Satu pijakan awal di sinau bareng tadi malam, Cak Nun mengajak jamaah yang hadir untuk menyelami surat As Syarh; Alam nasroh laka sodrok, wa wadhlo’na ‘anka wizrok, alladzii ‘anqodhlo dhohrok, wa rofa’naa laka dzikrok, fa inna ma’a-l-‘usri yusro, inna ma’a-l-‘usri yusro, fa idzaa faroghta fanshob, wa ila robbika farghob. Cak Nun sangat menitikberatkan pada pemungkas surat tersebut, karena itu merupakan salah satu landasan tauhid, bahwa kita hanya boleh berharap sesuatu hanya kepada Allah.

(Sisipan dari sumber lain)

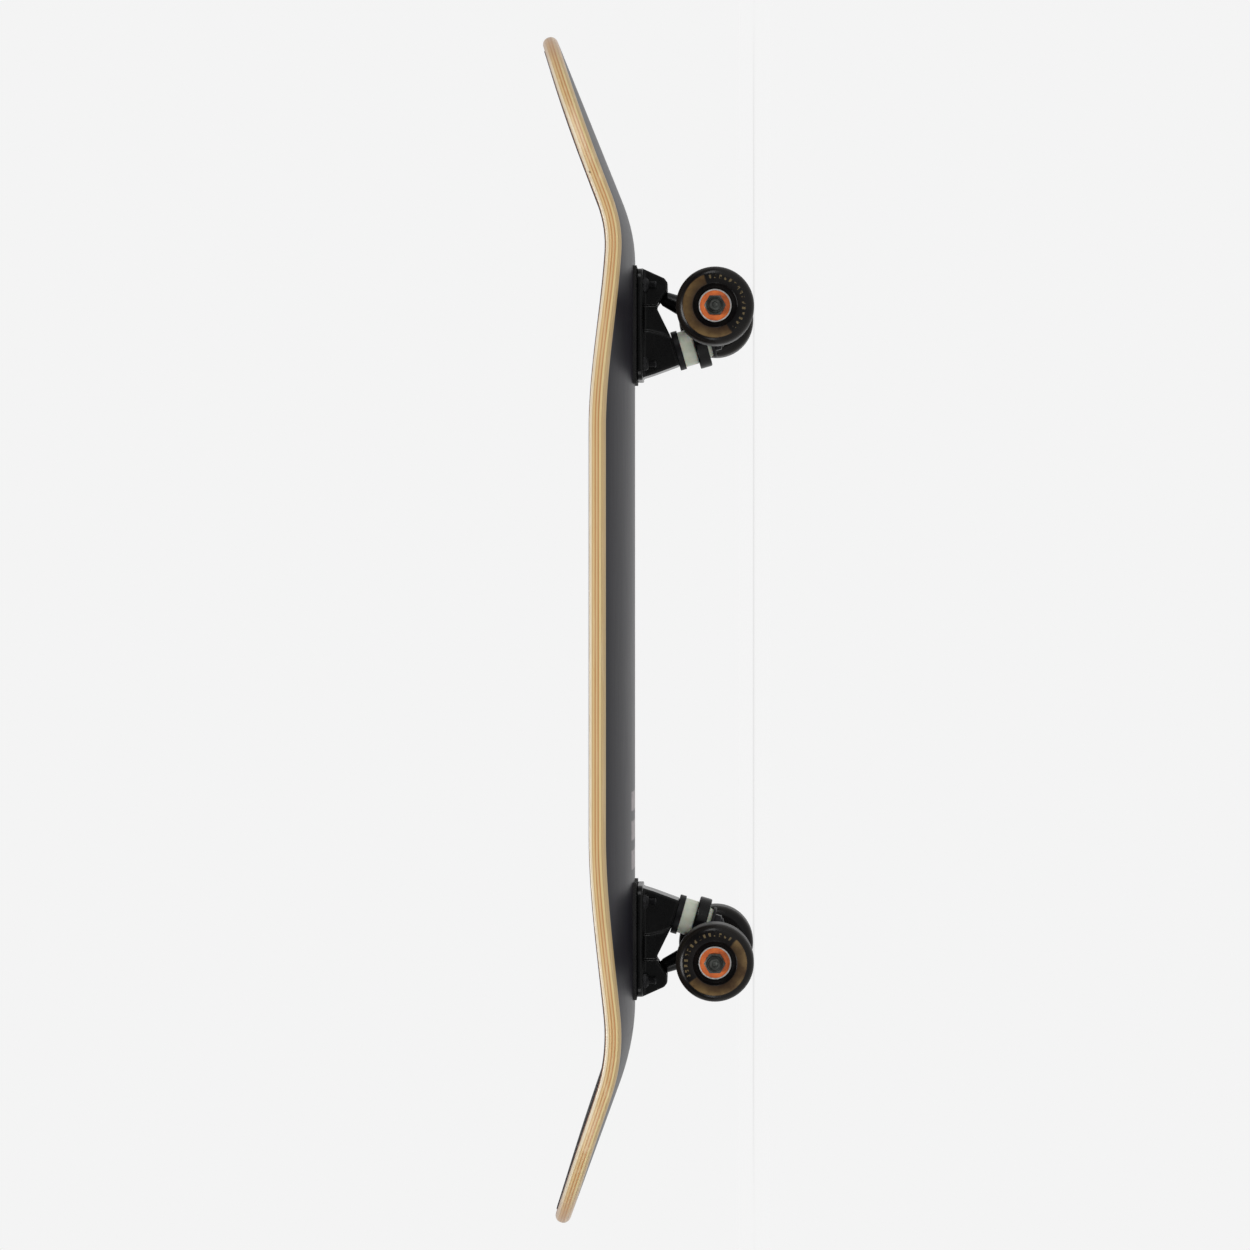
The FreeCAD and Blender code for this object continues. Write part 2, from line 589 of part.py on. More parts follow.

Dari surat ini, kita sedang diberi pelajaran oleh Allah untuk tidak udah mengeluh. Allah sendiri sudah mengatur sedemikian rupa bahwa beban yang diemban oleh manusia tidak akan melebihi kapasitasnya. Maka, sering Cak Nun berpesan kepada kita, jika kita sedang menghadapi beban yang berat, maka yang harus kita minta kepada Allah itu bukan meminta keringanan beban, melainkan meminta ditambahkan kekuatan agar mampu menanggung beban yang ada. Jika kita memohon diberi kekuatan tambahan, maka kita akan semakin kuat. Berbeda jika kita meminta agar dikurangi beban kita, hanya beban kita yang berkurang, tetapi kekuatan kita tidak bertambah bahkan mungkin juga menjadi tidak maksimal fungsinya.
Dalam surat tersebut, Allah sendiri juga meyakinkan kita dengan kalimat; fa inna ma’a-l-‘usri yusro, inna ma’a-l-‘usri yusro. Pada setiap kesulitan sudah disiapkan jalan keluarnya. Coba sejenak kita berkaca, ketika kita menghadapi sebuah persoalan kemudian kita mampu menyelesaikannya. Itu bukti bahwa Allah tidak pernah membiarkan kita menderita. Dan jika saat ini kita sedang menghadapi sebuah persoalan, dan kita belum mampu menyelesaikannya, mungkin Allah sedang ingin melihat usaha kita, ingin melihat perjuangan kita. Bisa jadi, jalan keluar yang kita dapatkan nantinya justru dari hal-hal yang tidak kita sangka sebelumnya; min haistu laa yahtasib.